Begin with the line containing "make_frame()" and end with the line containing "obj.parent = None"; set down that block verbatim and nothing else.

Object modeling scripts
-*-*-

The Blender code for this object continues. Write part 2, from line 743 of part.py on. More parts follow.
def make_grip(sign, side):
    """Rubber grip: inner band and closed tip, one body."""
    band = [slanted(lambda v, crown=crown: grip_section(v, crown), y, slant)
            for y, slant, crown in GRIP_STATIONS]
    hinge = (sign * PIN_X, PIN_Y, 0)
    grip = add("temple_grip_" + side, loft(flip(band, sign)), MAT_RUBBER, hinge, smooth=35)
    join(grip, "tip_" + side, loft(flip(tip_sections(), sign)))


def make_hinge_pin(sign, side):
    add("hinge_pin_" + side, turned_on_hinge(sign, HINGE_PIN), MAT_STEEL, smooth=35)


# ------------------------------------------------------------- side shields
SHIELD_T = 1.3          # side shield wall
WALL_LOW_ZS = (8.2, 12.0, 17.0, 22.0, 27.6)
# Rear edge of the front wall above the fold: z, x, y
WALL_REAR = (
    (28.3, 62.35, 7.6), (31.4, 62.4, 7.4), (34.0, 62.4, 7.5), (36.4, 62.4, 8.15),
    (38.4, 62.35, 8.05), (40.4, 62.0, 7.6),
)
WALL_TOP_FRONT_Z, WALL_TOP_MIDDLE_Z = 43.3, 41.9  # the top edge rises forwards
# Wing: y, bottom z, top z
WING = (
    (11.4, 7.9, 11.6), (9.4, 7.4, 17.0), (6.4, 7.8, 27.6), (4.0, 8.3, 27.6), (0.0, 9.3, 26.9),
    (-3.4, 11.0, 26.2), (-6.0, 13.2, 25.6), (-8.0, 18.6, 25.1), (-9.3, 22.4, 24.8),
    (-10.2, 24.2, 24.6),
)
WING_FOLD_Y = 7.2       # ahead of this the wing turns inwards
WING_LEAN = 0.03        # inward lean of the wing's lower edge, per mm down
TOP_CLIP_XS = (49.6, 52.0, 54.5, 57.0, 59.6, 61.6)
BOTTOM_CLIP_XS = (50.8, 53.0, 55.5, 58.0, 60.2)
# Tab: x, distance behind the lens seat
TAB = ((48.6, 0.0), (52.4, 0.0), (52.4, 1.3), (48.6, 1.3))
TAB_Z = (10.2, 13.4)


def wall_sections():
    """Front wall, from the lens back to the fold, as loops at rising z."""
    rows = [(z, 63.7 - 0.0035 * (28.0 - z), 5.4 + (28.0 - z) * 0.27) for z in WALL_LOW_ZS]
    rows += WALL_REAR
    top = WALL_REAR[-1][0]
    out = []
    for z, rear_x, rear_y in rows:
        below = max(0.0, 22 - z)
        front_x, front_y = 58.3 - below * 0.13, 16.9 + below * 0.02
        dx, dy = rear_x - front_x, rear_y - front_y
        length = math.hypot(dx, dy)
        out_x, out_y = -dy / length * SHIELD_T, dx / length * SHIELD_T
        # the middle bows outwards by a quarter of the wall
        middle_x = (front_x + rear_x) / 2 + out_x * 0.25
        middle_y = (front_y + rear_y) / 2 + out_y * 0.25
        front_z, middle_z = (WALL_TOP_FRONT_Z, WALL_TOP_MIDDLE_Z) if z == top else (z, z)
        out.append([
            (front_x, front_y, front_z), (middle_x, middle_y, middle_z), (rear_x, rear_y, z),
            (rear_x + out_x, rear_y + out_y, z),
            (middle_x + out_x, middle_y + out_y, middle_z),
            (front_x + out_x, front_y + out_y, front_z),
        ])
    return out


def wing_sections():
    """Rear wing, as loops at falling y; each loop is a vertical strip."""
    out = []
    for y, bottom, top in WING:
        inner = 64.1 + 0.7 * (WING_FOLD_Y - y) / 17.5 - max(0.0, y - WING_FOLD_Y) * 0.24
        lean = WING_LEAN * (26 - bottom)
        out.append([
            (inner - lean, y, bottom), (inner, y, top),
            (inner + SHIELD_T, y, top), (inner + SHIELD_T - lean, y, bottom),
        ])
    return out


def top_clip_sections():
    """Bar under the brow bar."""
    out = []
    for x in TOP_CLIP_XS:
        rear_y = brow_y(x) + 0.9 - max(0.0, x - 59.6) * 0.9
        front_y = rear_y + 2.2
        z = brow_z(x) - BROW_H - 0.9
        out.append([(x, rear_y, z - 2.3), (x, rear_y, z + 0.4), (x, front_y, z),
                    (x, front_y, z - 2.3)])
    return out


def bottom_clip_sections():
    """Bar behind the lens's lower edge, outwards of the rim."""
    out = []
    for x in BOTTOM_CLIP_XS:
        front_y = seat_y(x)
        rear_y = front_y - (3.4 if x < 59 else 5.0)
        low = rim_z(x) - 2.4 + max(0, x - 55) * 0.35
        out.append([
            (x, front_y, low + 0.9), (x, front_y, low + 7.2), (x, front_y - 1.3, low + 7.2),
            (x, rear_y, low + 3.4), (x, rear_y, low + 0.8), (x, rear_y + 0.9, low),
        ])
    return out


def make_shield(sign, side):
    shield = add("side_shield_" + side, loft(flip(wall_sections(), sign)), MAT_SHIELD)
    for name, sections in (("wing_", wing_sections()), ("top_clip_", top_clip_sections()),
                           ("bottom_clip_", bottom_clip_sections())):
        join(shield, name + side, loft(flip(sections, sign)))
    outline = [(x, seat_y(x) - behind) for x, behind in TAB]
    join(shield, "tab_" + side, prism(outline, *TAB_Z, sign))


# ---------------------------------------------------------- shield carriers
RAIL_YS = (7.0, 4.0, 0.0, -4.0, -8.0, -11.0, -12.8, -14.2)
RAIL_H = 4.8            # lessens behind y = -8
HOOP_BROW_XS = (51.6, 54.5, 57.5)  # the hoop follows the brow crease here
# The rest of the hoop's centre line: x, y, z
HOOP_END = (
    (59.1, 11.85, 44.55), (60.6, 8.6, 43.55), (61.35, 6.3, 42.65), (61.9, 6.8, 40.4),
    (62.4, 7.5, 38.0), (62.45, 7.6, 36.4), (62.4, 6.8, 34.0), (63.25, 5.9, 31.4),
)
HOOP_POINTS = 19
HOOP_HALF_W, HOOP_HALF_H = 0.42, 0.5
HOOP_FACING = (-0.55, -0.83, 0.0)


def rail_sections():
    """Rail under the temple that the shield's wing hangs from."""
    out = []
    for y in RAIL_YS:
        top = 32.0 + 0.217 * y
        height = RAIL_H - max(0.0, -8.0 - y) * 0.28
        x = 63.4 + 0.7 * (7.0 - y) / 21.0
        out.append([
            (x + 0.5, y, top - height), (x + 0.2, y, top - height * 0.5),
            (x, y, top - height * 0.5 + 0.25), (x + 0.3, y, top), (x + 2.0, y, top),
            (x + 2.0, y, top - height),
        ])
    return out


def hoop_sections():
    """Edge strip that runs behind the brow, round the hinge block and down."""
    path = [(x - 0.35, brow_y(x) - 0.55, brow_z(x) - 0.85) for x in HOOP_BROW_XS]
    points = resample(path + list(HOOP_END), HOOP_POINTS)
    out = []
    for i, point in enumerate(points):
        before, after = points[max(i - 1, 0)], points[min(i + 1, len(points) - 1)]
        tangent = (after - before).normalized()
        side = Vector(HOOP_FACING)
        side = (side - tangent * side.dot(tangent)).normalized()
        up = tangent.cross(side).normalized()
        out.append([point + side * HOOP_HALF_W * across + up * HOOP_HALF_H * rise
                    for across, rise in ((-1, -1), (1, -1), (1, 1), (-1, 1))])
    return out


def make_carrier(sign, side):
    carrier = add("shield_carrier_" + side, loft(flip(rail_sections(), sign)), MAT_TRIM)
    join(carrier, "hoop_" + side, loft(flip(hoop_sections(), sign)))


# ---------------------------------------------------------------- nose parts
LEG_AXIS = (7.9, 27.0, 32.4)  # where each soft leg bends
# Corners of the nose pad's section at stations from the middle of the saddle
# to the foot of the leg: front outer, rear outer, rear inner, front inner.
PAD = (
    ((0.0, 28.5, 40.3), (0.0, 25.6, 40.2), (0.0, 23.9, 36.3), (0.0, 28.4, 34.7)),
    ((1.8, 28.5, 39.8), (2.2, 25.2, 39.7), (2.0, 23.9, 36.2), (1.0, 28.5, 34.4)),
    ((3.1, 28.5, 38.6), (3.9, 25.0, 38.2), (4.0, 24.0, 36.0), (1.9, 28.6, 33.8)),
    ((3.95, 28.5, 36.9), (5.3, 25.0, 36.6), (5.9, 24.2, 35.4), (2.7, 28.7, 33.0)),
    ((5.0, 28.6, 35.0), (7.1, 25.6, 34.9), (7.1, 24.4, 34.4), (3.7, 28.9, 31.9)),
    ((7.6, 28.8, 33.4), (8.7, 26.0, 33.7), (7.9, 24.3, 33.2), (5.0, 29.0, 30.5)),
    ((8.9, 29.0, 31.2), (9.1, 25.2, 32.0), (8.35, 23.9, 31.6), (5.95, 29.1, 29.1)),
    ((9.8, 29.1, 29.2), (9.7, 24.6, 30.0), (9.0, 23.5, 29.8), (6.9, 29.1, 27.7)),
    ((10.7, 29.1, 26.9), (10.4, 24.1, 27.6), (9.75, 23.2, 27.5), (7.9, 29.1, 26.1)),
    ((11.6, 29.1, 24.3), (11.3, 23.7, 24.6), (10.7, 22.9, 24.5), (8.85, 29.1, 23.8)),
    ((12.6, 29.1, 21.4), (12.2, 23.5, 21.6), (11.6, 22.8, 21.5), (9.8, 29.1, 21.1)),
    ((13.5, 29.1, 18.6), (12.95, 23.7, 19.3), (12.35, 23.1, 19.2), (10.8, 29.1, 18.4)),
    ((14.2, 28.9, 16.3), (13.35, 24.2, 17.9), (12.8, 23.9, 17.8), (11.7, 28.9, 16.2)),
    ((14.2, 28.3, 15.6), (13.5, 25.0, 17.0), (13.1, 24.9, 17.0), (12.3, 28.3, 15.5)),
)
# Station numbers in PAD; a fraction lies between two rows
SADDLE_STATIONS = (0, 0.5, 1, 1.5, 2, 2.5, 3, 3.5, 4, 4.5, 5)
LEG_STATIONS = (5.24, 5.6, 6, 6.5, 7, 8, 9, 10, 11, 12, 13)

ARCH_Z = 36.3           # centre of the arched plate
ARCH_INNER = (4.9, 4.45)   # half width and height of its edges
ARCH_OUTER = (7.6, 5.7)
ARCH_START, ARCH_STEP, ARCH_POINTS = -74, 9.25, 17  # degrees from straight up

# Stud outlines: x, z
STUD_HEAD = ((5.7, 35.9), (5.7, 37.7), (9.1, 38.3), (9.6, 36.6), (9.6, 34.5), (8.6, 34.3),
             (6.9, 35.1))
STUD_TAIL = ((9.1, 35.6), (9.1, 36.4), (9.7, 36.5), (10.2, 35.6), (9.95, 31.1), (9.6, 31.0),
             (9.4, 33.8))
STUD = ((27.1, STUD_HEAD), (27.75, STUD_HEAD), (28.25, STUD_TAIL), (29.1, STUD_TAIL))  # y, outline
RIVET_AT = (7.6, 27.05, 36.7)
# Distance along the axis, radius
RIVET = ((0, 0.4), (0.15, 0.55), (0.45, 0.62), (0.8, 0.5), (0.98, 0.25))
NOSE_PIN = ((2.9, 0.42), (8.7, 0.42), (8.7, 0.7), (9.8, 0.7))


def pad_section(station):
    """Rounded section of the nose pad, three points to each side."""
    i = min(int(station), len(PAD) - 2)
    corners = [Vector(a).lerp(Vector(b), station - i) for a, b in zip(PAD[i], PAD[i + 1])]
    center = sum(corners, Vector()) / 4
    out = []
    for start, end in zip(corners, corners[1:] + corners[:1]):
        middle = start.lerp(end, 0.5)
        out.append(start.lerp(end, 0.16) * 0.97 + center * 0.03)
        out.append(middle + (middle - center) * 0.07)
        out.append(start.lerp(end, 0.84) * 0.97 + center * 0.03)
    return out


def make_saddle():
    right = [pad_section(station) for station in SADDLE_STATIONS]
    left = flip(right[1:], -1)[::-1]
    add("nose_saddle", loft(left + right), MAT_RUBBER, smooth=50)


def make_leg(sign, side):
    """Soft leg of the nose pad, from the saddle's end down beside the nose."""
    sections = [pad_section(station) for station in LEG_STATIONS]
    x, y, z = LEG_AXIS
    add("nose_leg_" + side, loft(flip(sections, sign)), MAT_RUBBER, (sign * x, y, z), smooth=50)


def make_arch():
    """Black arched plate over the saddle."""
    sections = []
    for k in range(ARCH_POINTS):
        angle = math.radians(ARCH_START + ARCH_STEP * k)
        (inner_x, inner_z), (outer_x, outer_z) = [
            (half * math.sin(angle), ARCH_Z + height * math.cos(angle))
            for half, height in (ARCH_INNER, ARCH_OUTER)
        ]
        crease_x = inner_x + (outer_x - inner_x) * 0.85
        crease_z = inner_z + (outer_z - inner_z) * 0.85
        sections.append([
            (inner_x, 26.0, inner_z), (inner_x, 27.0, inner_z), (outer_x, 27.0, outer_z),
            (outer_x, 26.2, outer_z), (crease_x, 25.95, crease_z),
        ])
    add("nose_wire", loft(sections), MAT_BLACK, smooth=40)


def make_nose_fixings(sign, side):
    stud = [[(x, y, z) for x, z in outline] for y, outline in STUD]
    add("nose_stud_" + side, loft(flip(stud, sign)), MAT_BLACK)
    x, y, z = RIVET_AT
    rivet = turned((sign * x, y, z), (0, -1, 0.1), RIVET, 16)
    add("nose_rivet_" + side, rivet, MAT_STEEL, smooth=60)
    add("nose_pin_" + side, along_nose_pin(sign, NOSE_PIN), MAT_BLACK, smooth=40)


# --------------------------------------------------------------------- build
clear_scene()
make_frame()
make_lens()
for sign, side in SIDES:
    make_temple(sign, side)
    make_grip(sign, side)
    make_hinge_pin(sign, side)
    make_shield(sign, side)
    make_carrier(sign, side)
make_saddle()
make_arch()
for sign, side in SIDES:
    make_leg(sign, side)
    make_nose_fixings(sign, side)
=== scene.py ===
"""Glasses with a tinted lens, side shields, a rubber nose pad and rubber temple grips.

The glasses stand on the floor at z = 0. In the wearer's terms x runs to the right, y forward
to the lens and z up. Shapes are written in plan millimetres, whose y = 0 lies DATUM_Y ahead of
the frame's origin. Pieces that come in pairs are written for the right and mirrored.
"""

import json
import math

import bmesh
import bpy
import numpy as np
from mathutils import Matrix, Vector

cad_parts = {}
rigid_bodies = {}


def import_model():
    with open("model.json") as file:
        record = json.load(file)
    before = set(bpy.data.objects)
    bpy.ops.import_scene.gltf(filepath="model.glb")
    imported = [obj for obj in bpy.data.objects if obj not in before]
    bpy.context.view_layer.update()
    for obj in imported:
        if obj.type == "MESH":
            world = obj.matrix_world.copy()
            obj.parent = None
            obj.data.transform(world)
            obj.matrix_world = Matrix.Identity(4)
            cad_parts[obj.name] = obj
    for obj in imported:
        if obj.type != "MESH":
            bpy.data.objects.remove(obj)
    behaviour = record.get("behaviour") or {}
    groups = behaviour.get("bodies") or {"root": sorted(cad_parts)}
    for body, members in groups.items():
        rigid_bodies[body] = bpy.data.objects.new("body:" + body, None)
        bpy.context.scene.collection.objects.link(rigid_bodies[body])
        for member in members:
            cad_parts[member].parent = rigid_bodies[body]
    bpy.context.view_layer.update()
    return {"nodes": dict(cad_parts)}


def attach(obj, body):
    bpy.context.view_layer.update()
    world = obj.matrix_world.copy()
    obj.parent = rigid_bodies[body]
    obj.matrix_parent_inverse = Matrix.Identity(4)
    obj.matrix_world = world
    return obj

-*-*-

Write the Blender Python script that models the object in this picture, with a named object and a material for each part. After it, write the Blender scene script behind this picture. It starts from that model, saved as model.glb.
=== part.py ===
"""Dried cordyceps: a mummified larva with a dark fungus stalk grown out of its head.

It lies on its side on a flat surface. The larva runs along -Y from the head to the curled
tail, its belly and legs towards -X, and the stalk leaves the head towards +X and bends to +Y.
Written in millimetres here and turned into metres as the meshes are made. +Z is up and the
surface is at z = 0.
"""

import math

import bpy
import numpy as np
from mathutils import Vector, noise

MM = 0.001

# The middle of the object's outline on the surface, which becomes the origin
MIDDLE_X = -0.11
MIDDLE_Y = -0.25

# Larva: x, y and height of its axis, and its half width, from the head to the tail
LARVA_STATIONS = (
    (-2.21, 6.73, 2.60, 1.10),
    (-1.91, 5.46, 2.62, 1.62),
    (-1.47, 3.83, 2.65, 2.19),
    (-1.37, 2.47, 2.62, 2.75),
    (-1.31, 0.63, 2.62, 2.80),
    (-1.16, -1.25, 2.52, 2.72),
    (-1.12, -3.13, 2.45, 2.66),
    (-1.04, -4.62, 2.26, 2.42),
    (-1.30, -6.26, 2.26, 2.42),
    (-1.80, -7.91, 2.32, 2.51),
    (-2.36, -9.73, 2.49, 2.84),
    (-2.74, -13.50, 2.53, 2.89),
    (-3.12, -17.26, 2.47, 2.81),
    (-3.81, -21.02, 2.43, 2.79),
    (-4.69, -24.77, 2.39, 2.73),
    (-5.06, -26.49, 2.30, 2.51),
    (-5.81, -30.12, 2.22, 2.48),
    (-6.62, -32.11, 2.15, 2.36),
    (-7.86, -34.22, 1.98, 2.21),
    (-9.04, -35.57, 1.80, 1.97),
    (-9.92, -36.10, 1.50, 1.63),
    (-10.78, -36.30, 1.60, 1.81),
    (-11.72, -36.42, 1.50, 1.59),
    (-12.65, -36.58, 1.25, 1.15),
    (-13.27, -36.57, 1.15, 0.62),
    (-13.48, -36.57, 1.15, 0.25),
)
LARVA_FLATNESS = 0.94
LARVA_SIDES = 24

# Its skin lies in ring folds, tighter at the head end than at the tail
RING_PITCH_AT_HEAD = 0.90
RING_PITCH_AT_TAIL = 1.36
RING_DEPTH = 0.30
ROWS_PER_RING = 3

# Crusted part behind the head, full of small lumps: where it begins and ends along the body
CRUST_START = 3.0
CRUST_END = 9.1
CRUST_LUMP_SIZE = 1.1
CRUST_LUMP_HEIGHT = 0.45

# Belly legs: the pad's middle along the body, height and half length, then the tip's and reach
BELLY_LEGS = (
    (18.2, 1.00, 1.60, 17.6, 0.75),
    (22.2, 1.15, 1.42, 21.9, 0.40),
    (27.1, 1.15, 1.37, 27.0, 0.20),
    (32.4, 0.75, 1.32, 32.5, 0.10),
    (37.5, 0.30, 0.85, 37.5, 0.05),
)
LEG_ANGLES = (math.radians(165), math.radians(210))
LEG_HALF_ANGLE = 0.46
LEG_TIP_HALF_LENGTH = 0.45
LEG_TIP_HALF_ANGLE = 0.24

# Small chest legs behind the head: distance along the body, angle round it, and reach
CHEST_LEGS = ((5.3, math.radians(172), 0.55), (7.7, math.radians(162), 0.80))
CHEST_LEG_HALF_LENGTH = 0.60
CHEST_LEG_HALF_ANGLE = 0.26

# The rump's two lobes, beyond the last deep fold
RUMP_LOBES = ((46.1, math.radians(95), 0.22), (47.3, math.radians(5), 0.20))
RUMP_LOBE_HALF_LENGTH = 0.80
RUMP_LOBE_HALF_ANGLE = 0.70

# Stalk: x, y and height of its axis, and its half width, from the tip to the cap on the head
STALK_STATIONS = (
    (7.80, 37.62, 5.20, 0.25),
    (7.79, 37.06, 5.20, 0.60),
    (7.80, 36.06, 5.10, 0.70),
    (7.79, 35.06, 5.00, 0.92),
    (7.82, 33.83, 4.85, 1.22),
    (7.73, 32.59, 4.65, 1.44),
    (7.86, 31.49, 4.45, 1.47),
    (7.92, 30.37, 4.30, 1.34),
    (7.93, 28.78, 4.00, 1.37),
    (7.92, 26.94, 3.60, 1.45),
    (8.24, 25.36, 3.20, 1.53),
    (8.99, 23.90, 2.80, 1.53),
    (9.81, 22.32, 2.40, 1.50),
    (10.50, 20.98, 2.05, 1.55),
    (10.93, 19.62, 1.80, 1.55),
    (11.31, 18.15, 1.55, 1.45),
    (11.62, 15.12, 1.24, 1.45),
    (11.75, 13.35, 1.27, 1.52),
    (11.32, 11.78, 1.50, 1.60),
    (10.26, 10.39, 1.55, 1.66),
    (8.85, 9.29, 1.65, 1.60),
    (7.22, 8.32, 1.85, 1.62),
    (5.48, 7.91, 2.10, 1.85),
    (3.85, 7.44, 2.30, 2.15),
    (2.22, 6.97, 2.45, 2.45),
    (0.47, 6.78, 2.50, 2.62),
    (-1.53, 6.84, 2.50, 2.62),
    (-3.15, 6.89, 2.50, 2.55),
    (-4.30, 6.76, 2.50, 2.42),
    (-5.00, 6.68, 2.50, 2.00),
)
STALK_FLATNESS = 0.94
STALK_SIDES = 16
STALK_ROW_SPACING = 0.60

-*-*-

§ Solution for this problem:
make_frame()
make_lens()
for sign, side in SIDES:
    make_temple(sign, side)
    make_grip(sign, side)
    make_hinge_pin(sign, side)
    make_shield(sign, side)
    make_carrier(sign, side)
make_saddle()
make_arch()
for sign, side in SIDES:
    make_leg(sign, side)
    make_nose_fixings(sign, side)
=== scene.py ===
"""Glasses with a tinted lens, side shields, a rubber nose pad and rubber temple grips.

The glasses stand on the floor at z = 0. In the wearer's terms x runs to the right, y forward
to the lens and z up. Shapes are written in plan millimetres, whose y = 0 lies DATUM_Y ahead of
the frame's origin. Pieces that come in pairs are written for the right and mirrored.
"""

import json
import math

import bmesh
import bpy
import numpy as np
from mathutils import Matrix, Vector

cad_parts = {}
rigid_bodies = {}


def import_model():
    with open("model.json") as file:
        record = json.load(file)
    before = set(bpy.data.objects)
    bpy.ops.import_scene.gltf(filepath="model.glb")
    imported = [obj for obj in bpy.data.objects if obj not in before]
    bpy.context.view_layer.update()
    for obj in imported:
        if obj.type == "MESH":
            world = obj.matrix_world.copy()
            obj.parent = None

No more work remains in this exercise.